##### DATA FOR THIS TASK #####
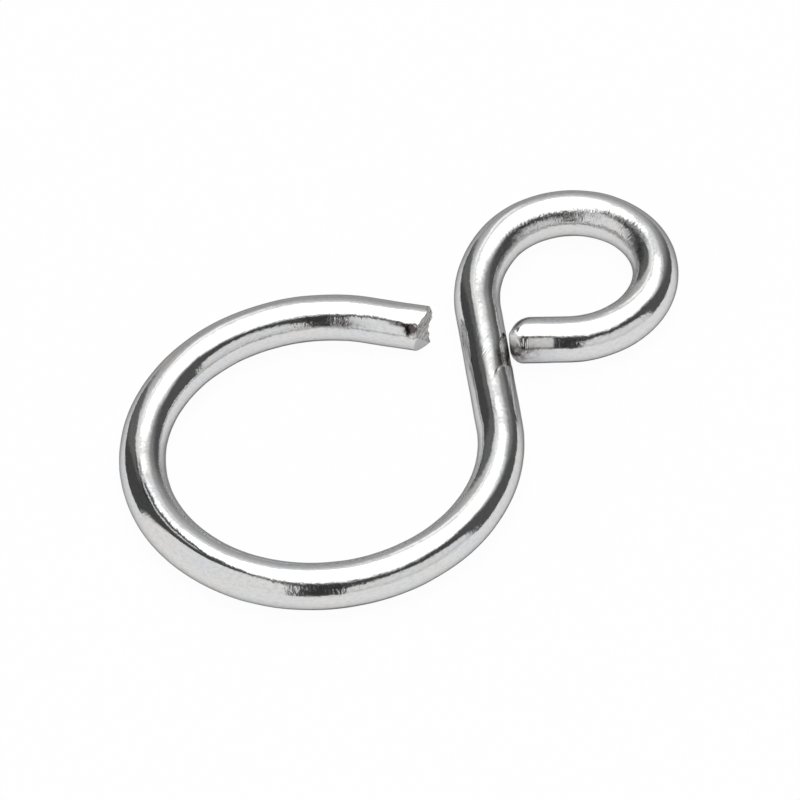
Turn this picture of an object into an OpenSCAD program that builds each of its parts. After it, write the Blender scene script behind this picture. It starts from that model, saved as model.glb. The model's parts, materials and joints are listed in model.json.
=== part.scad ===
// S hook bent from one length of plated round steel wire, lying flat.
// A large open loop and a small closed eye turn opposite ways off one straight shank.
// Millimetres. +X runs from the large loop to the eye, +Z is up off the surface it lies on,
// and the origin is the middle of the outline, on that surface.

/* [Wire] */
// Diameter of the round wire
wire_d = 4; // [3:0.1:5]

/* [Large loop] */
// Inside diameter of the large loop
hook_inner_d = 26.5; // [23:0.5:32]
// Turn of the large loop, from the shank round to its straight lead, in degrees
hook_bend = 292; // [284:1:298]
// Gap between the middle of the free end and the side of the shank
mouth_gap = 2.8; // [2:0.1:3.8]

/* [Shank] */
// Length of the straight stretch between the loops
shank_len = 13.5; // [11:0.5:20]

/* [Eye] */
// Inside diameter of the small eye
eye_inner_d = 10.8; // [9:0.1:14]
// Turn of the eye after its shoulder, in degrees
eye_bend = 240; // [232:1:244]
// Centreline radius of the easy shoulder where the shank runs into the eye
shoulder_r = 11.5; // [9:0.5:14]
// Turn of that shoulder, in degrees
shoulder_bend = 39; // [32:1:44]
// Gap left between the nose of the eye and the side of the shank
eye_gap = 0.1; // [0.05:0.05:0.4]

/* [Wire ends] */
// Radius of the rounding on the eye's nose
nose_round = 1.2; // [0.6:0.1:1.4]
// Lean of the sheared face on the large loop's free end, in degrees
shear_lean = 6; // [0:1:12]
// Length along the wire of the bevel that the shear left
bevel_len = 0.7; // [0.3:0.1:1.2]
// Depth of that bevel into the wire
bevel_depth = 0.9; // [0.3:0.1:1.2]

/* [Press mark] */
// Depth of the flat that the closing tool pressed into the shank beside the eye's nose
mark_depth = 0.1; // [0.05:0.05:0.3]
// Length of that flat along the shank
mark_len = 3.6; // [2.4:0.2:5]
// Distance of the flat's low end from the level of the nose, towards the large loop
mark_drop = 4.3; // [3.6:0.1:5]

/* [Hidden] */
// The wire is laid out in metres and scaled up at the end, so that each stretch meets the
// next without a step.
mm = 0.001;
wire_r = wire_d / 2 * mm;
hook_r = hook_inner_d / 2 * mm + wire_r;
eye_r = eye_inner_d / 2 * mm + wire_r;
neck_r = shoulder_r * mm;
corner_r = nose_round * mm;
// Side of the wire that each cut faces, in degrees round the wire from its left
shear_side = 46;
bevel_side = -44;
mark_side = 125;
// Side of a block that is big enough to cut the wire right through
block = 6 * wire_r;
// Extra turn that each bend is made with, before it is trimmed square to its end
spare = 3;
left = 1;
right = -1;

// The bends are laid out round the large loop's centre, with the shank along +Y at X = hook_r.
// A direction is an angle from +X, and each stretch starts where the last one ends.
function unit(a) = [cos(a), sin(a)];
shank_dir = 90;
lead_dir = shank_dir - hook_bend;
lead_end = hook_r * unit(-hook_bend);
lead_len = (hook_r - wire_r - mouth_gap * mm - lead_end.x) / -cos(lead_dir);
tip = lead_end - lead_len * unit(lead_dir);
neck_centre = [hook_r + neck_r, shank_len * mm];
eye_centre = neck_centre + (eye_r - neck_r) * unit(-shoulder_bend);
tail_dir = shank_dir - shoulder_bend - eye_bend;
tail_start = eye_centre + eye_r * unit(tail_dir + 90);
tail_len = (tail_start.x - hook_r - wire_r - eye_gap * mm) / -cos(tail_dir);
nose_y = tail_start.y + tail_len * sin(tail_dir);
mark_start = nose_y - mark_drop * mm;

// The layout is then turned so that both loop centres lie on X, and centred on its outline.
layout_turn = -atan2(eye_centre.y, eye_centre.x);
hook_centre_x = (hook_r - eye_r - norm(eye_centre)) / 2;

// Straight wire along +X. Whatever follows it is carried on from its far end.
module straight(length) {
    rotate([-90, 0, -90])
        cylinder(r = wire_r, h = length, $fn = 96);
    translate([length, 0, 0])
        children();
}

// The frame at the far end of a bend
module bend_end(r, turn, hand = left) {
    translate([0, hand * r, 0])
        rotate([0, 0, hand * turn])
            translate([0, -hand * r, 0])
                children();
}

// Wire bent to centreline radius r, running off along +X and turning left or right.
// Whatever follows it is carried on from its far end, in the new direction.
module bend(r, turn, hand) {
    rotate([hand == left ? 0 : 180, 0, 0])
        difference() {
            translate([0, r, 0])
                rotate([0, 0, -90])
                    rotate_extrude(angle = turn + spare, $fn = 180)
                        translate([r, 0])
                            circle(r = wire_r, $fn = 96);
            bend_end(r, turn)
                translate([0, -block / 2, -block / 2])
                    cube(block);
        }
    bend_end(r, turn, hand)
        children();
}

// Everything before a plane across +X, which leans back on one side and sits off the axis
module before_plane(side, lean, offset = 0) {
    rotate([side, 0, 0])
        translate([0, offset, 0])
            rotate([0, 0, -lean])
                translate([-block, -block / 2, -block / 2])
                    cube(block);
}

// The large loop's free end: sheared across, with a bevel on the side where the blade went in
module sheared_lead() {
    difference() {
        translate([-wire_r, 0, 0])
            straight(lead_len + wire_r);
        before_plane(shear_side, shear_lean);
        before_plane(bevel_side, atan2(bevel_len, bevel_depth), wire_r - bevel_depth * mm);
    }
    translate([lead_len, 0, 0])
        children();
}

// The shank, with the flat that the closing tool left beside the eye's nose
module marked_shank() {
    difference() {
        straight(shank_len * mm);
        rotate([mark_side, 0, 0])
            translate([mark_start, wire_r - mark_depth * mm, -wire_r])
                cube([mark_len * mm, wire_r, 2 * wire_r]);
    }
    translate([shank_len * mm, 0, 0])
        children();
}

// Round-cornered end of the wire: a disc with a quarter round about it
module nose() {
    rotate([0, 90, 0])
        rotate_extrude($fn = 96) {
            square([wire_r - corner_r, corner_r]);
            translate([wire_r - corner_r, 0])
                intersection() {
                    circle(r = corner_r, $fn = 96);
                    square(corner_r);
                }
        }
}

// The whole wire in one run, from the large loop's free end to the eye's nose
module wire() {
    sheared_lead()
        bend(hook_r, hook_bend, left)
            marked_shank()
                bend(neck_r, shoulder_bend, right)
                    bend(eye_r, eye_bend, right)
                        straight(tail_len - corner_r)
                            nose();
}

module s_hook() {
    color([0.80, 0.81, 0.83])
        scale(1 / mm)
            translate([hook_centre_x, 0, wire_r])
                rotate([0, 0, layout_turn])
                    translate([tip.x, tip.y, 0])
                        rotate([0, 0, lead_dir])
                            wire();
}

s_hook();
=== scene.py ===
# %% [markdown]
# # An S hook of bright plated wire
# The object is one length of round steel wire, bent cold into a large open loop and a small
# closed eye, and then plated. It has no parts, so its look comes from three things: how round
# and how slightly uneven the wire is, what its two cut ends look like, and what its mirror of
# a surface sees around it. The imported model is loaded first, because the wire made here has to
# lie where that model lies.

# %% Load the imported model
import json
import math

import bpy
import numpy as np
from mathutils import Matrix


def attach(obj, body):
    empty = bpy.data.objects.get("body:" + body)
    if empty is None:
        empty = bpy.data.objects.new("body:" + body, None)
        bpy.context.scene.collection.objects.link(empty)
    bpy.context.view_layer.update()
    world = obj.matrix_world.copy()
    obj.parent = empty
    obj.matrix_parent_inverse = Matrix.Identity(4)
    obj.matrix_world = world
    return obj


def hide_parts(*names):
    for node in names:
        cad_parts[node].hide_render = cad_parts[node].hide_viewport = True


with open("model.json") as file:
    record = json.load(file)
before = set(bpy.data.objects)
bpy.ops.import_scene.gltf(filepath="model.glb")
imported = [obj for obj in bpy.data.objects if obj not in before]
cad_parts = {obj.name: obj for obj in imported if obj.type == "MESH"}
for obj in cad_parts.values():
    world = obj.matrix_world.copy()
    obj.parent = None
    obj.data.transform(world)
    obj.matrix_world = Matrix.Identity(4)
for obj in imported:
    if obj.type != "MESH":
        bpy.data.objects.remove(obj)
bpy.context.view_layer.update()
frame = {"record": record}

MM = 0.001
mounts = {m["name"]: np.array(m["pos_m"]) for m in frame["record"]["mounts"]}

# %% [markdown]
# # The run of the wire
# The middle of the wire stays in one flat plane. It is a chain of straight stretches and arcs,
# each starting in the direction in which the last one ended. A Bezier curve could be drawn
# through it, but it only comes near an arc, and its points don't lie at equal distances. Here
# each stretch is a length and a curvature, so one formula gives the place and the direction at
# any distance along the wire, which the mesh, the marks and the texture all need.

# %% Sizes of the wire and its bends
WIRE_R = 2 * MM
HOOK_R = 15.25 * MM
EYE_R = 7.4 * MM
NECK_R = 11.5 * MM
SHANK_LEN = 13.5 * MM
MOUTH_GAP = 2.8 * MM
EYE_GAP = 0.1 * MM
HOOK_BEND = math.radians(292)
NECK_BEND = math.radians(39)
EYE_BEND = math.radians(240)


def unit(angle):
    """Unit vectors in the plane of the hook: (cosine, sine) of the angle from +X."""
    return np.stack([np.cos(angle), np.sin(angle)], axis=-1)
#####
##### DATA FOR THIS TASK #####
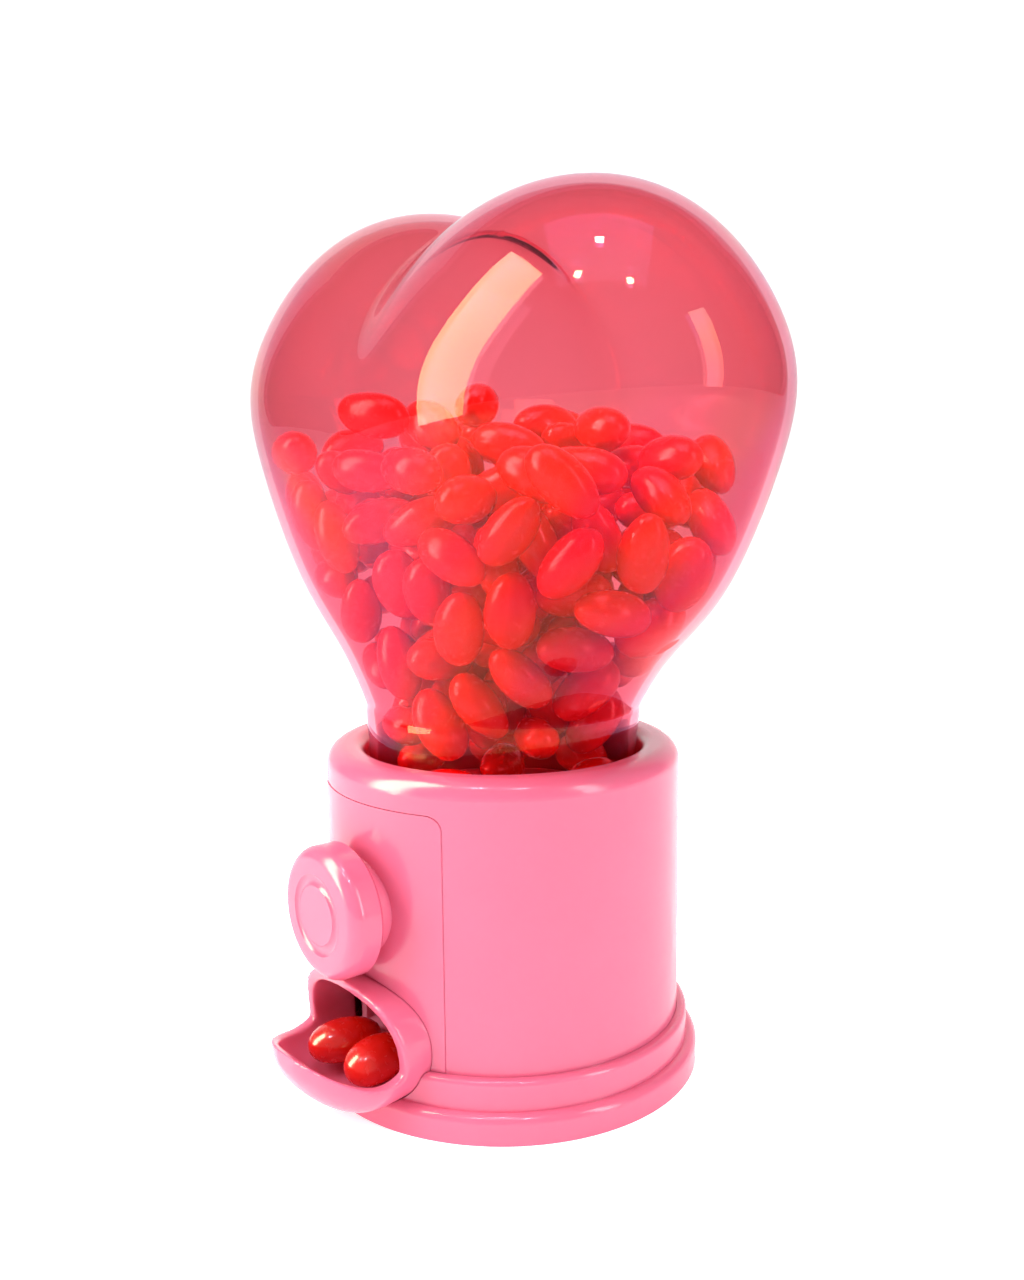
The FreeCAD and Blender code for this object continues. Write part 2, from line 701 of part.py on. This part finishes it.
#####
Only the lines from the one containing "to the eye's nose" through the one containing "bpy.context.scene.collection.objects.link(empty)" are to be reproduced, exactly as they appear.

### [TASK RESULT]
// The whole wire in one run, from the large loop's free end to the eye's nose
module wire() {
    sheared_lead()
        bend(hook_r, hook_bend, left)
            marked_shank()
                bend(neck_r, shoulder_bend, right)
                    bend(eye_r, eye_bend, right)
                        straight(tail_len - corner_r)
                            nose();
}

module s_hook() {
    color([0.80, 0.81, 0.83])
        scale(1 / mm)
            translate([hook_centre_x, 0, wire_r])
                rotate([0, 0, layout_turn])
                    translate([tip.x, tip.y, 0])
                        rotate([0, 0, lead_dir])
                            wire();
}

s_hook();
=== scene.py ===
# %% [markdown]
# # An S hook of bright plated wire
# The object is one length of round steel wire, bent cold into a large open loop and a small
# closed eye, and then plated. It has no parts, so its look comes from three things: how round
# and how slightly uneven the wire is, what its two cut ends look like, and what its mirror of
# a surface sees around it. The imported model is loaded first, because the wire made here has to
# lie where that model lies.

# %% Load the imported model
import json
import math

import bpy
import numpy as np
from mathutils import Matrix


def attach(obj, body):
    empty = bpy.data.objects.get("body:" + body)
    if empty is None:
        empty = bpy.data.objects.new("body:" + body, None)
        bpy.context.scene.collection.objects.link(empty)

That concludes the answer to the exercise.